### Description of the task
Examine each line of the data. Copy those that contain the string "this".

──────────────────────────────

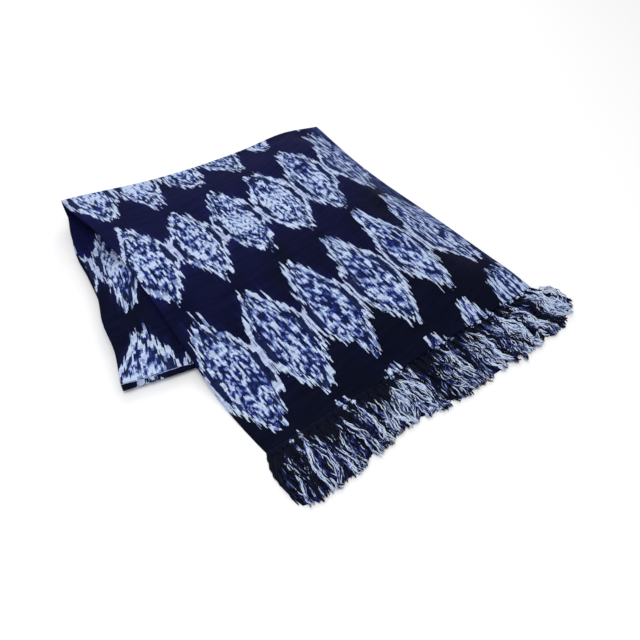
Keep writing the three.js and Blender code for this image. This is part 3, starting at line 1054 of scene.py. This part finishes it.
# %% Lay the tubes along the paths
def strands_object(name, paths, pattern, material):
    template = tube_template()
    local = np.array([vertex.co for vertex in template.verts])
    ring = np.rint((local[:, 2] + 0.5) * strand_steps).astype(int)
    angle = np.arctan2(local[:, 1], local[:, 0])
    mesh = repeated(name, template, len(paths))
    tangent = np.gradient(paths, axis=1)
    tangent /= np.linalg.norm(tangent, axis=2, keepdims=True)
    side = np.cross(tangent, [0, 0, 1])
    side /= np.linalg.norm(side, axis=2, keepdims=True)
    up = np.cross(side, tangent)
    thin = np.ones(strand_steps + 1)
    thin[-1] = 0.55
    radius = (strand_radius * thin[ring])[None, :, None]
    around = np.cos(angle)[None, :, None] * side[:, ring] + np.sin(angle)[None, :, None] * up[:, ring]
    points = paths[:, ring] + radius * around + shift
    mesh.vertices.foreach_set("co", points.ravel())
    lay_pattern(mesh, "pattern", pattern[:, ring].reshape(-1, 2))
    number = np.repeat(np.arange(len(paths)), len(local))
    round_tube = number + 0.5 + np.tile(angle / (2 * math.pi), len(paths))
    lay_pattern(mesh, "ply", np.stack([round_tube, np.tile(ring / strand_steps, len(paths))], 1))
    mesh.shade_smooth()
    mesh.materials.append(material)
    print(name, "has", len(mesh.polygons), "faces")
    return linked(name, mesh)


# %% Strand materials
def inside_motif(shade, u, v):
    """How far inside its motif a piece of yarn was dyed, without the ragged edge that the cloth has."""
    aside = shade.maths("ABSOLUTE", shade.scaled(shade.maths("FRACT", u), 1.0, -0.5))
    from_middle = shade.maths("ABSOLUTE", shade.minus(v, shade.maths("ROUND", v)))
    return shade.minus(motif_half_width(shade, from_middle, 0.08), aside)


def make_strand_material(name, painted_shade):
    """Yarn that is white, pale, blue or dark by lock and by strand, and near-black outside the motifs."""
    shade = Shade(name)
    u, v = shade.uv("pattern")
    round_tube, outward = shade.uv("ply")
    strand = shade.maths("FLOOR", round_tube)
    lock = shade.maths("FLOOR", shade.times(strand, 1 / strands_per_lock))
    strand_luck = shade.random(strand, 1.0)
    lock_luck = shade.random(lock, 2.0)
    patches = shade.grain(strand, 3.7, outward, 3.2)
    # The bed yarn's extra darkness is painted shade, the shade under the heaped locks.
    white = shade.plus(
        shade.times(strand_luck, 0.35), shade.scaled(lock_luck, 0.45, 0.04 - painted_shade),
        # Darker near the knot: painted shade under the hem.
        shade.scaled(patches, 1.0, -0.5), shade.scaled(shade.step(outward, 0.02, 0.25), 0.16, -0.16),
    )
    dyed = shade.ramp(white, [(0.35, near_black), (0.43, royal_blue), (0.49, pale_blue), (0.56, yarn_white)])
    inside = shade.plus(inside_motif(shade, u, v), shade.scaled(strand_luck, 0.16, -0.08))
    colour = shade.blend_colour(shade.step(inside, -0.03, 0.03), near_black, dyed)
    # The plies' turns darken the colour a little in the grooves between them: painted shade.
    turn = shade.plus(shade.times(round_tube, 4 * math.pi), shade.times(outward, 24 * 2 * math.pi))
    twist = shade.scaled(shade.maths("SINE", turn), 0.5, 0.5)
    colour = shade.blend_colour(shade.times(twist, 0.18), colour, (0.35, 0.38, 0.5, 1.0), "MULTIPLY")
    return shade.finish(
        twist, 0.0005, 0.7, Base_Color=colour, Roughness=0.7, Specular_IOR_Level=0.08,
        Sheen_Weight=0.03, Sheen_Roughness=0.5, Sheen_Tint=(0.5, 0.6, 1.0, 1.0),
    )


fringe = strands_object("fringe", paths, path_pattern, make_strand_material("plied fringe yarn", 0.0))
bed_material = make_strand_material("dark and shaded fringe yarn", 0.30)
fringe_bed = strands_object("fringe_bed", bed_paths, bed_pattern, bed_material)

# %% [markdown]
# Below the bed the strands are matted too closely to tell apart, so one thin dark body stands for them. It is
# also painted shadow: it darkens the gaps between the clumps and reaches out under the strands' tips as a
# dark rim.


# %% The matted strands and their painted shadow
mat_shares = share_grid(120, 12)
mat_ripple = 0.0030


def shadow_mat_points():
    s, on = mat_shares
    s = 1 - s
    x, y = hem_point(s)
    at_left_end = 1 - smooth(0, 0.10, s)
    lean = np.radians(fringe_value(2, s) + left_end_lean * at_left_end)
    shorter = 1 - right_end_shorter * smooth(0.90, 0.99, s)
    out = mix(-0.004, fringe_value(1, s) * 0.97 * shorter + mat_ripple * np.sin(50 * s), on)
    rounded = 0.012 * at_left_end * np.sin(np.pi * on)
    z = 0.0008 + 0.0016 * np.sin(np.pi * on) + 0 * x
    return np.stack([x + out * np.sin(lean) - rounded, y - out * np.cos(lean), z], axis=2)


def make_mat_shadow_material():
    shade = Shade("matted yarn and painted shadow")
    u, v = shade.uv("pattern")
    streaks = shade.grain(u, 300.0, v, 5.0, 2.0)
    colour = shade.ramp(streaks, [(0.45, near_black), (0.75, dark_blue)])
    return shade.finish(streaks, 0.001, Base_Color=colour, Roughness=0.9, Specular_IOR_Level=0.05)


mat_uv = np.stack(mat_shares, axis=2)
fringe_shadow_mat = cloth_sheet("fringe_shadow_mat", shadow_mat_points(), mat_uv, thin_cloth, make_mat_shadow_material())

# %% [markdown]
# Each knot is an overhand knot pulled tight: a rounded lump with its turns of thread wound round it. A sphere
# with slanting grooves gives that at this size.


# %% The knots
knot_half_sizes = (0.0044, 0.0050, 0.0034)


def face_order(face):
    """One number for each face, made from its corners' numbers."""
    number = 0
    for index in sorted(vertex.index for vertex in face.verts):
        number = number * 1000 + index
    return number


def knot_template():
    lump = bmesh.new()
    bmesh.ops.create_uvsphere(lump, u_segments=16, v_segments=10, radius=1.0)
    # The sphere's faces come in another order each time, so they are put in one order.
    lump.verts.index_update()
    lump.faces.sort(key=face_order)
    for vertex in lump.verts:
        turn = math.atan2(vertex.co.z, vertex.co.x)
        groove = 1 + 0.13 * math.cos(2 * turn + 5.5 * vertex.co.y)
        vertex.co *= groove
    bmesh.ops.scale(lump, vec=knot_half_sizes, verts=lump.verts)
    return lump


def make_knots():
    template = knot_template()
    local = np.array([vertex.co for vertex in template.verts])
    mesh = repeated("knots", template, knot_count)
    turn = luck.uniform(-0.5, 0.5, knot_count)
    size = luck.uniform(0.85, 1.15, knot_count)
    cosine = np.cos(turn)[:, None]
    sine = np.sin(turn)[:, None]
    x = (local[:, 0] * cosine - local[:, 1] * sine) * size[:, None]
    y = (local[:, 0] * sine + local[:, 1] * cosine) * size[:, None]
    z = local[:, 2] * size[:, None]
    middle = np.stack([knot_x, knot_y - 0.0045, np.maximum(knot_z, 0.0046)], axis=1)
    points = np.stack([x, y, z], axis=2) + middle[:, None, :] + shift
    mesh.vertices.foreach_set("co", points.ravel())
    pattern = np.stack([hem_column(knot_share), hem_row(knot_share) - 0.02], axis=1)
    lay_pattern(mesh, "pattern", np.repeat(pattern, len(local), axis=0))
    mesh.shade_smooth()
    return mesh


def make_knot_material():
    shade = Shade("knotted yarn")
    coordinates = shade.node("ShaderNodeTexCoord")
    patches = shade.noise(coordinates.outputs["Object"], 220.0, 2.0)
    dark = shade.ramp(patches, [(0.45, near_black), (0.75, deep_indigo)])
    pale = shade.ramp(patches, [(0.42, dark_blue), (0.50, pale_blue), (0.58, near_white)])
    u, v = shade.uv("pattern")
    share = shade.step(inside_motif(shade, u, v), -0.02, 0.05)
    colour = shade.blend_colour(share, dark, pale)
    fibres = shade.noise(coordinates.outputs["Object"], 900.0, 2.0)
    return shade.finish(fibres, 0.0006, Base_Color=colour, Roughness=0.85, Specular_IOR_Level=0.04)


knots_mesh = make_knots()
knots_mesh.materials.append(make_knot_material())
knots = linked("knots", knots_mesh)
print("knots have", len(knots_mesh.polygons), "faces")

# %% [markdown]
# ## What each piece stands for
#
# Every piece rides on the one body and takes the place of its CAD node. The lengths of the second and third
# sheets are worked out as well.

# %% Ride and replace
replaced = {
    top_cloth: "top_stretch",
    second_cloth: "second_stretch",
    third_cloth: "hidden_layers",
    inner_layers: "hidden_layers",
    knots: "fringe_knots",
    fringe: "front_fringe",
    fringe_bed: "front_fringe",
    fringe_shadow_mat: "front_fringe",
}
for piece, node in replaced.items():
    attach(piece, "root")
    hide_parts(node)

second_length = float(lengths_along(second, axis=0)[-1].mean())
third_length = float(lengths_along(third, axis=0)[-1].mean())

# %% [markdown]
# ## Floor, light and camera
#
# A plain pale floor, a bright even surround and two large soft lamps: one overhead, and one behind the scarf,
# which gives the dark cloth a faint sheen at the back; the ground's stronger bluish sheen there is painted
# into the cloth's colour. The camera stands at the left front corner and looks down at a little over half a
# right angle.

# %% Floor
floor_mesh = bpy.data.meshes.new("floor")
floor_grid = bmesh.new()
bmesh.ops.create_grid(floor_grid, x_segments=1, y_segments=1, size=6.0)
floor_grid.to_mesh(floor_mesh)
floor_grid.free()
floor_shade = Shade("pale floor")
floor_shade.surface.inputs["Base Color"].default_value = (0.86, 0.86, 0.87, 1.0)
floor_shade.surface.inputs["Roughness"].default_value = 0.9
floor_mesh.materials.append(floor_shade.material)
floor = linked("floor", floor_mesh)


# %% Light
def soft_lamp(name, place, aim, size, power):
    data = bpy.data.lights.new(name, "AREA")
    data.shape = "DISK"
    data.size = size
    data.energy = power
    lamp = linked(name, data)
    lamp.location = place
    lamp.rotation_euler = (Vector(aim) - Vector(place)).to_track_quat("-Z", "Y").to_euler()


soft_lamp("back window", (1.2, 1.9, 1.7), (0.0, 0.0, 0.05), 1.6, 20)
soft_lamp("overhead", (-0.5, -0.2, 2.2), (0.0, 0.0, 0.0), 1.4, 22)
world = bpy.data.worlds.new("studio")
world.use_nodes = True
world.node_tree.nodes["Background"].inputs["Color"].default_value = (1.0, 1.0, 1.0, 1.0)
world.node_tree.nodes["Background"].inputs["Strength"].default_value = 0.75
bpy.context.scene.world = world
bpy.context.scene.view_settings.view_transform = "Standard"

# %% Camera
camera_place = Vector((-0.5746, -0.7451, 0.9363)) + Vector(shift)
camera_azimuth = math.radians(42)
camera_down = math.radians(50.99)
camera_roll = math.radians(1.98)
sensor_width = 36.0
focal_share = 620 / 640

ahead = Vector(
    (
        math.sin(camera_azimuth) * math.cos(camera_down),
        math.cos(camera_azimuth) * math.cos(camera_down),
        -math.sin(camera_down),
    )
)
level_right = Vector((math.cos(camera_azimuth), -math.sin(camera_azimuth), 0.0))
level_up = level_right.cross(ahead)
right = level_right * math.cos(camera_roll) + level_up * math.sin(camera_roll)
up = right.cross(ahead)
camera_data = bpy.data.cameras.new("camera")
camera_data.sensor_width = sensor_width
camera_data.lens = focal_share * sensor_width
camera = linked("camera", camera_data)
camera.matrix_world = Matrix.Translation(camera_place) @ Matrix((right, up, -ahead)).transposed().to_4x4()
bpy.context.scene.camera = camera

──────────────────────────────

### Task output
Keep writing the three.js and Blender code for this image. This is part 3, starting at line 1054 of scene.py. This part finishes it.
# with slanting grooves gives that at this size.